Judge Parker avoided deciding whether the OG ML was an unexpired lease within the meaning of section 365(a), choosing instead to base his decision on a finding that the OG ML was an executory contract.
The most recent discussion of the issue appeared in the case of In re Ham Consulting Company/William Lagnion/JV, 143 B.R. 71 (Bkrtcy.W.D.La. 1992). In Ham Consulting, Judge Hunter squarely decided that "a Louisiana mineral lease is not an unexpired lease for purposes of the application of § 365(d)(4)." Although Section 365(d)(4) applies to unexpired leases of nonresidential real property, the tenor of Judge Hunter's decision leaves no doubt that Ham Consulting stands for the proposition that the OG ML is not an unexpired lease within the meaning of section 365.
Judge Hunter, in Ham Consulting, did hold that the OG ML was an executory contract, relying on Texaco.
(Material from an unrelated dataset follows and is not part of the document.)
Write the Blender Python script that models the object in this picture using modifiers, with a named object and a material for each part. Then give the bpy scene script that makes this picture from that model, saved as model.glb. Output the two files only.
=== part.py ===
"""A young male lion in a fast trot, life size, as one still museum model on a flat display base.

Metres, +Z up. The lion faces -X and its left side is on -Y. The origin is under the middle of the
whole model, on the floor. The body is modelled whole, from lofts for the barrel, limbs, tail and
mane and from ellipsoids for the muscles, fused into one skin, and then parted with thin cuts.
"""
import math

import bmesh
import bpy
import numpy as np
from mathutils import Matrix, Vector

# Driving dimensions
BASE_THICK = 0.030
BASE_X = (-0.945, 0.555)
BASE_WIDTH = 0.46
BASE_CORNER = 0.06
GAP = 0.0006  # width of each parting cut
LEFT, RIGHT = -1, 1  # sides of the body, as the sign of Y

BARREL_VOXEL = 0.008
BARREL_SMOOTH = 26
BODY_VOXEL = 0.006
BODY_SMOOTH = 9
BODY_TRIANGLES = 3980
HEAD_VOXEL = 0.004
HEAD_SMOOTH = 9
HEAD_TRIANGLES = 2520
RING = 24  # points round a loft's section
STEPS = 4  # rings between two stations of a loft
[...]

For the reasons set forth earlier in this decision, I respectfully disagree with my colleague in Alexandria Division.
The foregoing jurisprudence clearly supports the conclusion that the OG ML is not an unexpired lease within the meaning of section 365 of the Bankruptcy Code. This court agrees with this conclusion.
C. Conclusion .
Since the mineral leases at issue in the present case are neither unexpired leases nor executory contracts, section 365 has no application and WRT cannot be forced to assume or reject the contracts pursuant to section 365.
Therefore, both the Pigeon Land Motion and the Continental Motion are DENIED. A separate order in conformity with the foregoing reasons is this day being entered into the record of this proceeding.